A chama do conflito tinha, então, sido acesa. O trabalho comunitário e o uso coletivo da terra posto em prática pelos trabalhadores foi considerado um ato de subversão à ordem dos coronéis, pois o exemplo poderia se arrastar pelo sertão acabando com a mão de obra escrava. Dá-se início então a uma grande campanha para chamar a atenção das autoridades civis e religiosas. Acusavam-no de ser contra a jovem República, querendo restabelecer a Monarquia, de fazer subversão e agitação no meio dos camponeses. Louco, subversivo, fanático. Porém, era evidente que o que se tentava esconder, de fato, era a questão da terra concentrada nas mãos de uma minoria privilegiada, causante da miséria e o atraso planejado do Nordeste.
Nesse clima de acusações e exigências, veio a primeira expedição militar do Estado, por ordens do então governador da Bahia, Luiz Viana. Foram destruídas plantações e incendiadas várias casas da comunidade, porém, foram rechaçados pelos camponeses no povoado de Uauá. Seriam necessários, contudo, mais 4 ataques até acabar com os últimos vestígios de Canudos. As forças do exército dizimaram todos os seus habitantes, degolando os homens, incendiando e destruindo tudo, para não deixar sequer uma lembrança da comunidade.
Canudos, que na época era a segunda maior cidade do Estado da Bahia, virou cinzas.

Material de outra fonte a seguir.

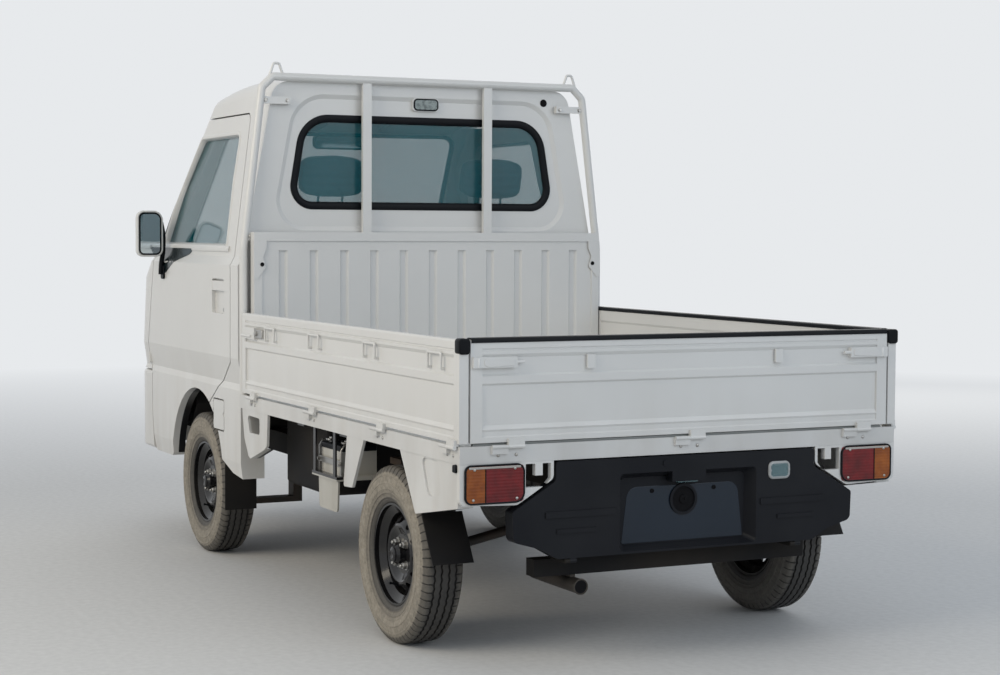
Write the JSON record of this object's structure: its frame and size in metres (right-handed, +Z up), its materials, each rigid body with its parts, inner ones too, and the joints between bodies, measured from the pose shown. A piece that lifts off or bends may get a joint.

E a história oficial, até pouco tempo única palavra autorizada a narrar os fatos, apesar dos Euclides e Vargas Llosas, começa a ser contestada. Em 15 de outubro de 1983, membros da Paróquia de Monte Santo e um grupo de pessoas de Euclides da Cunha e Uauá decidem criar o Novo Movimento Histórico de Canudos para mostrar ao mundo, de acordo com suas palavras, que “o sangue derramado de Canudos virou semente de libertação”. A partir dessa data, todo dia 5 de outubro de cada ano a comunidade celebra uma festa nas margens do açude de Cocorobó, onde os descendentes das vítimas e interessados no resgate histórico de Canudos se reúnem durante dois dias para debater, discutir e prestar sua homenagem a Conselheiro e, principalmente, segundo os seus integrantes, “à verdadeira história de Canudos”.